シリコンバレーのエンジニアと日本のエンジニア
「DDDになぜ失敗するのか」というスクラップを2年前にまとめ、今更記事にしている
その中でシリコンバレーと日本の風土の違いについて調べたことがあった。
当時はアジャイルや規範という観点で見たが、好む技術スタックから違うのではないかと思い始めてきた。
あくまでシリコンバレーで働いたことがないので、なんの根拠もない推測で書き連ねていく。
技術と速度
とりあえず「シリコンバレーはRails」というのが2010年代ごろの情報として多く見つかる。
・シリコンバレーの「何が」凄いのか
・シリコンバレー流開発スタイル
・Start-ups at Silicon Valley are obsessed with Ruby on rails. Why? | by SJ Jamil | Medium
・Web Development Frameworks: Silicon Valley vs. Europe - JobFluent
この頃は日本のスタートアップでもRailsが多かったので、まぁ流行ってたよねって話かもしれない。
ただ日本は2020年前後に突如DDDが急速に話題に上がり、その流れでRailsが採用されなくなった感覚がある。
これはエンジニアバブルと言われ始めた時期とも近しい。
エンジニアバブルとは何だったのか|久松剛/IT百物語の蒐集家
プログラミングスクールが流行り、情報商材屋の商材になることで、「スキルアップして年収アップ」という空気感がエンジニア全体に蔓延した。
となると職場はスキルアップの場となり、モダンな技術スタックを経験して年収を上げるのが目的化する。
エンジニアの売り手市場なので、職場もエンジニアに来て居続けてもらうことが目的化し、結果的にビジネスの成功と乖離した意思決定がなされる。
「エンジニアを採用するためにモダンで魅力的な技術スタックでいきましょう!」ってなる。
そうした潮流で日本の技術的な意思決定が歪み、開発速度ではなく「経験値」や「モダン感」が優先されるようになったのかなと。
シリコンバレーは変わらず速度
対してシリコンバレーは変わらず速度が重要視されているのかなと。
シリコンバレーでもRailsの採用は減っていそうだが、それは単に速度のでる選択肢として別のAlternativeが採用されているのかなと思う。
たまに海外の求人も見るが、実際日本より軽量でスピード感の出そうな技術スタックが選ばれてる印象を受ける。
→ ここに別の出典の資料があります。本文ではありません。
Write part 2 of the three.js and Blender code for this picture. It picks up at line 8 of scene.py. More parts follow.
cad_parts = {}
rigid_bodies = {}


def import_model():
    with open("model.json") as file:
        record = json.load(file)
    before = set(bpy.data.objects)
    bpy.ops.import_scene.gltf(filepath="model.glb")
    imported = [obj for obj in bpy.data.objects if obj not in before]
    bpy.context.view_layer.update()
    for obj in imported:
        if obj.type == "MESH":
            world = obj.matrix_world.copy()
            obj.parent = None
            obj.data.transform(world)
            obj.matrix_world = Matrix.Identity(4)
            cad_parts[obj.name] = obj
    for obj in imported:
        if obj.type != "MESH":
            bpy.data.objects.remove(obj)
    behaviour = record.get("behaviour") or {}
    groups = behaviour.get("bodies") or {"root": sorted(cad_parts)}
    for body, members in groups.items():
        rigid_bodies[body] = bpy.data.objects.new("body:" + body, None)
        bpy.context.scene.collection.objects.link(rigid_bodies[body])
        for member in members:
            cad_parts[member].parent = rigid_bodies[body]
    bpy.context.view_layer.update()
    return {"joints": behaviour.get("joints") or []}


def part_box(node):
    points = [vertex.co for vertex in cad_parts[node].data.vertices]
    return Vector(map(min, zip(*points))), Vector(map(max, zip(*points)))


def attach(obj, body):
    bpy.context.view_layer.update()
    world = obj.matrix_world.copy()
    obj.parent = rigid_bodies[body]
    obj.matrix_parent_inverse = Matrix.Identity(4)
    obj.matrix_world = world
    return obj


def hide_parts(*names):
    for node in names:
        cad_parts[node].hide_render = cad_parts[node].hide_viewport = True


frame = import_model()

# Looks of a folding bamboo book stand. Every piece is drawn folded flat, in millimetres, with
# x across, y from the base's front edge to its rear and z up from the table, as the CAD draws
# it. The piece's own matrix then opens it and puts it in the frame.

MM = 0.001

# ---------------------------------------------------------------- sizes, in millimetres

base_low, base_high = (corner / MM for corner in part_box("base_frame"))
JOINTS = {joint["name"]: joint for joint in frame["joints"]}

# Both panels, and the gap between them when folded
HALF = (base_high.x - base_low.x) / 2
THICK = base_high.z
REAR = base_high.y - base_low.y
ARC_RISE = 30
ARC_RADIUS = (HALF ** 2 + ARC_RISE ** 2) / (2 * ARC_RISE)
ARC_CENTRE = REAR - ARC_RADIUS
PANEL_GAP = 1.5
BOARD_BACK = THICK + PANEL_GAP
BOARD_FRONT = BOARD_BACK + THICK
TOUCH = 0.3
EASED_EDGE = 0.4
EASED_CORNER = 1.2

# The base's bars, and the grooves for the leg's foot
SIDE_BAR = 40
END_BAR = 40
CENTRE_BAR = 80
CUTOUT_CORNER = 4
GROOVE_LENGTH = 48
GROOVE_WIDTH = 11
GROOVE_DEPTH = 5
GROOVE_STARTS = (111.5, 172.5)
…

(Remix + Prismaとか)
少なくともDDDという感じではない。
ドメイン駆動設計を知る必要があるのか - YouTube
特にシリコンバレーは狭い人間関係の中で人材の移動も激しいという。
そうなると「優秀なエンジニア」の基準がスキルセット並べて「こんなモダンな技術触ってます」ではなく、「あの人に頼んだらモックが1週間でできたぜ!」みたいな感じなのかなぁと。
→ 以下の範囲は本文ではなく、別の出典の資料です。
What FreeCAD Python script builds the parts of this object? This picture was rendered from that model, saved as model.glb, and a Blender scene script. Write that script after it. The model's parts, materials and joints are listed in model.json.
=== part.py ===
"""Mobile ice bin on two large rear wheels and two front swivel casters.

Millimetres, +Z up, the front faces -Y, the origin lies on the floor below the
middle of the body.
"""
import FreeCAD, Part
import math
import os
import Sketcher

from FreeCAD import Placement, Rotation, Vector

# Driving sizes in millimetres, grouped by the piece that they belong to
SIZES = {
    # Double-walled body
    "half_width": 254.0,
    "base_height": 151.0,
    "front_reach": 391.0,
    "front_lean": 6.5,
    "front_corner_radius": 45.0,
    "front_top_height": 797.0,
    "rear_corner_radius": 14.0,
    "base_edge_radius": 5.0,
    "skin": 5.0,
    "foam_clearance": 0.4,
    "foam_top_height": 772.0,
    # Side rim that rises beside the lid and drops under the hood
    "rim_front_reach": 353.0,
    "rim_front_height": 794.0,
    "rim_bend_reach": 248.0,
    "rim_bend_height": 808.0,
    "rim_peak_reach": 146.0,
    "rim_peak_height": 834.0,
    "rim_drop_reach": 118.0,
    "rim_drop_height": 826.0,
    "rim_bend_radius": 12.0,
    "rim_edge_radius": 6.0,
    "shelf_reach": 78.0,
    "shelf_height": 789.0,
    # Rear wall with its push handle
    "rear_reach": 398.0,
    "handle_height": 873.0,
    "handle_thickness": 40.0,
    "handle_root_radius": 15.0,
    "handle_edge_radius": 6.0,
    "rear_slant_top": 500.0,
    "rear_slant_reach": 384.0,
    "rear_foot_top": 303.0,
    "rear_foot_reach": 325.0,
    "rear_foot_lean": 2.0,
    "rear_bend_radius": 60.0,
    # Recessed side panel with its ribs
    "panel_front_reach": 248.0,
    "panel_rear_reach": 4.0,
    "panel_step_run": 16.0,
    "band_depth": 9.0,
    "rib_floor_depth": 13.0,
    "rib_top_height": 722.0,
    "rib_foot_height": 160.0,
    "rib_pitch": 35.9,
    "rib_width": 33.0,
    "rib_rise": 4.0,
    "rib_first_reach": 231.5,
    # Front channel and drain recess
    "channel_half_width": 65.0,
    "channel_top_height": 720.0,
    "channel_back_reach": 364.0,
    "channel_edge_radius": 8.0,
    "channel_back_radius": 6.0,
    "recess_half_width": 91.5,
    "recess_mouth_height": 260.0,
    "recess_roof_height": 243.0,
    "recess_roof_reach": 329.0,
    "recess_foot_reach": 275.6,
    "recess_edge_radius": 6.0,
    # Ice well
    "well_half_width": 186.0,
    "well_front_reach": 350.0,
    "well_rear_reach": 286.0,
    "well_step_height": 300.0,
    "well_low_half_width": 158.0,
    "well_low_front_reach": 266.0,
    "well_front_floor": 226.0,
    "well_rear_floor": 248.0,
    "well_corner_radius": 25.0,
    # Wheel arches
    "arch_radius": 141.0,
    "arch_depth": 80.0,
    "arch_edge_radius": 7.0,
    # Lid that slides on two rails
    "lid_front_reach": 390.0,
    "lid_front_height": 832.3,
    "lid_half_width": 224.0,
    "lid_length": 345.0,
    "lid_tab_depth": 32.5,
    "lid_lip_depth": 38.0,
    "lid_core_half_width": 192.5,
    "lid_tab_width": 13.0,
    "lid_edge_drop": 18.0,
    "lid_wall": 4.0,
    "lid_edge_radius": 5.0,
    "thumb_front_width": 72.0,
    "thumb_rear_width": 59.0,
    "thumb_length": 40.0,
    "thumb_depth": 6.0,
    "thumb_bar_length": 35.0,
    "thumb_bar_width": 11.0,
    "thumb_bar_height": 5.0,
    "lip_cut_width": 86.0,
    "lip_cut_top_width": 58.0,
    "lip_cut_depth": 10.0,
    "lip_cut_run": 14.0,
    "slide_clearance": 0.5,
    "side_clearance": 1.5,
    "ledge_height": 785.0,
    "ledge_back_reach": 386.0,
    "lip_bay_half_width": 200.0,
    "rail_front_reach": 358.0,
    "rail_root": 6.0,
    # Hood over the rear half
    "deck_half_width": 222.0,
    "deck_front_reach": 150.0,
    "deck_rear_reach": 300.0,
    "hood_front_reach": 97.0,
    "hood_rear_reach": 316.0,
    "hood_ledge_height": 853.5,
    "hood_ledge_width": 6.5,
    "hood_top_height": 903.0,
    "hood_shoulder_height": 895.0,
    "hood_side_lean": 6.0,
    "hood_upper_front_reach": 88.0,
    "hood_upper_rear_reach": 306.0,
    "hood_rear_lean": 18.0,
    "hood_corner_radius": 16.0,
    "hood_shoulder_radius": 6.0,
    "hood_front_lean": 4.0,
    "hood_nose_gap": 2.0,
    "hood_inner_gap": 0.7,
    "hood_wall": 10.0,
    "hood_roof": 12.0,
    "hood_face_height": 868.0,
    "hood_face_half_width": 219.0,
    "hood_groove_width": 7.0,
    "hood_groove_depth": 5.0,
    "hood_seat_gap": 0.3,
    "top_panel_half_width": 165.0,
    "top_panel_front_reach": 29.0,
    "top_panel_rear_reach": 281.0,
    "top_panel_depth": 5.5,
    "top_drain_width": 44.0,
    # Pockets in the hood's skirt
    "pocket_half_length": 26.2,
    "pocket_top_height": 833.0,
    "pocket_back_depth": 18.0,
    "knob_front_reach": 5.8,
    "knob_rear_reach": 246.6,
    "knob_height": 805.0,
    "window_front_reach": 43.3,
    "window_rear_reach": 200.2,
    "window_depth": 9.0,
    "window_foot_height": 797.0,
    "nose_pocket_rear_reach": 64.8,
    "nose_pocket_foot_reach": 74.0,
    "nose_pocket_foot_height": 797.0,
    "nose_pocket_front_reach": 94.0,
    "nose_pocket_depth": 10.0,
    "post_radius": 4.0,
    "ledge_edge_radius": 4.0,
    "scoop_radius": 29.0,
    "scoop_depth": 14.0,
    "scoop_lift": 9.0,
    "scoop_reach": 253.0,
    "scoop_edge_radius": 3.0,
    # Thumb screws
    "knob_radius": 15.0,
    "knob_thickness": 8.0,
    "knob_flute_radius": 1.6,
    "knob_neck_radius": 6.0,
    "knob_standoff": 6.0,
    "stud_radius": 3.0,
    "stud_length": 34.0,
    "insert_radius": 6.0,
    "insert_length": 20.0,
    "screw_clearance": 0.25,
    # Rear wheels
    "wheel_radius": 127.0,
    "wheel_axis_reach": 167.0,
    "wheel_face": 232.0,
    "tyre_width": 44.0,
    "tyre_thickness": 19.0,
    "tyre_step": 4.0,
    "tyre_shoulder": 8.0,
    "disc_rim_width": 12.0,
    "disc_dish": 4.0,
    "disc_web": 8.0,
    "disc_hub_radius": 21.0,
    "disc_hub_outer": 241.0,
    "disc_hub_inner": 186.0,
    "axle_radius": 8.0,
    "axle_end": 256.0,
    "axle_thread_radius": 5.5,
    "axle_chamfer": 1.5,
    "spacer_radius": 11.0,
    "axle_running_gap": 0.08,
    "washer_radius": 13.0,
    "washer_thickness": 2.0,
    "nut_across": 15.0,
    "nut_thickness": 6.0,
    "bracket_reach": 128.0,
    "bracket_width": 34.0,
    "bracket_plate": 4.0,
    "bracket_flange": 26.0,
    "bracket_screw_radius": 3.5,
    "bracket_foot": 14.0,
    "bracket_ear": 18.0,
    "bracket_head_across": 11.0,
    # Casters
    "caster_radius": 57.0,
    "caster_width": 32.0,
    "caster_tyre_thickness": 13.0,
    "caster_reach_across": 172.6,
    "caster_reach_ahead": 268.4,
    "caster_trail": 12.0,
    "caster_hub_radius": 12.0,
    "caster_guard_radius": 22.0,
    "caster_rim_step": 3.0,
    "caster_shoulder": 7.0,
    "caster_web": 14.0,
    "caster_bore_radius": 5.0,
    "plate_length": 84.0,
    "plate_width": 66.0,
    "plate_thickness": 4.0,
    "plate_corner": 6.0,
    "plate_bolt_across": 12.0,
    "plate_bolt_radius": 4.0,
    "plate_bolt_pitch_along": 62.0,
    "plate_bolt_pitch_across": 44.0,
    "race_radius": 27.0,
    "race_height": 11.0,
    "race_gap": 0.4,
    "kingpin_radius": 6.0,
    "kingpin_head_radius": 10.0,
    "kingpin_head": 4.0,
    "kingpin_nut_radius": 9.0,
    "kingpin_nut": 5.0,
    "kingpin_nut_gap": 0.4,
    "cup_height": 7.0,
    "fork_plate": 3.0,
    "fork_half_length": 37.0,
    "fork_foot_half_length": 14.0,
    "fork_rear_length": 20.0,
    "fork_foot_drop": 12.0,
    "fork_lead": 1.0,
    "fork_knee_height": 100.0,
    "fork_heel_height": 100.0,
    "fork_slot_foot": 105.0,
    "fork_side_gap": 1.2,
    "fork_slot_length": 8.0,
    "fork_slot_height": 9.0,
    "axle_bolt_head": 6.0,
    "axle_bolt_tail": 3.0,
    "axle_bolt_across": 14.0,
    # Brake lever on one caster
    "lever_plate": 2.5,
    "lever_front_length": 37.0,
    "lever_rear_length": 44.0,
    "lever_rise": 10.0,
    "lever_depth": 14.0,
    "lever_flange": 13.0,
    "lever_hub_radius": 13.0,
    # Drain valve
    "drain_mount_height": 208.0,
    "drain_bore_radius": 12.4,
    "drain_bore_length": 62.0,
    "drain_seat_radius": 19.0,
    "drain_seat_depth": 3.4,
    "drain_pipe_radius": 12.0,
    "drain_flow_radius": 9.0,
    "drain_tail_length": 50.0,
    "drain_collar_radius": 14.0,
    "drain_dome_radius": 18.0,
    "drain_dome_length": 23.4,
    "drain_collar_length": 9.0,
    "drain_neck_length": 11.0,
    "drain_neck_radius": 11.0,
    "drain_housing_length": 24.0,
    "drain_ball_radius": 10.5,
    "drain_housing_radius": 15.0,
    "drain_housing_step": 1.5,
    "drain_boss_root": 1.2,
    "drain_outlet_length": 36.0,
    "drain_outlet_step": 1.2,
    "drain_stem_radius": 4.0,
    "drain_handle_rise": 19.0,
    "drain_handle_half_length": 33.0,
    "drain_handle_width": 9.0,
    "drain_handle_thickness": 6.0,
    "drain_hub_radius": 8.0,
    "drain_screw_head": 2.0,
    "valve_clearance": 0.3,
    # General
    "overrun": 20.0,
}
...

より本質的なところが重要視されるというか、ビジネスの成功に寄与するエンジニアが重宝されるという感じだろう。
日本も落ち着こう
先ほどのエンジニアバブルの崩壊の記事がバズっていたが、お客様的にエンジニアを扱い、ビジネスの成功と別のベクトルに意思決定が向かうのは実際どうだろうと思う。
正直DDDやマイクロサービスが流行ったから日本のIT業界は何年間も無駄にしたとすら思っている。
そうした企業を何個も経験したが、「保守できなくなって1年でリプレース」「Railsだと1日でできるものに何週間もかかる」と成功とは言えないような状況だったからだ。
だからDDDが悪いとも自分はどんな状況でもDDDをしないわけでもなく、適材適所であることは間違いない。
それに自分はRailsは好きではないので、Railsを使ってる企業を選ぶことはほとんどない。
ただ結果論として、仮にRailsを使ってればこのベンチャーはこの数年間を無駄にせずにいたのになぁと思うことは何度もある。
エンジニアの待遇を悪くしろとまではいかなくても、エンジニアだけリモートワークとか、エンジニアだけ時間は自由とか、エンジニアだけ社内行事に参加しなくていいとか、何も口出さないからエンジニアの気持ち良いように自由にやってくださいとか、そういうのはやりすぎだと思う。
同じ目的意識の中、対等にそれぞれの要求とすり合わせ、お互いに譲り合うのがチームだからだ。
変にお客様的扱いをされると、一体感がなくなって冷めるからね。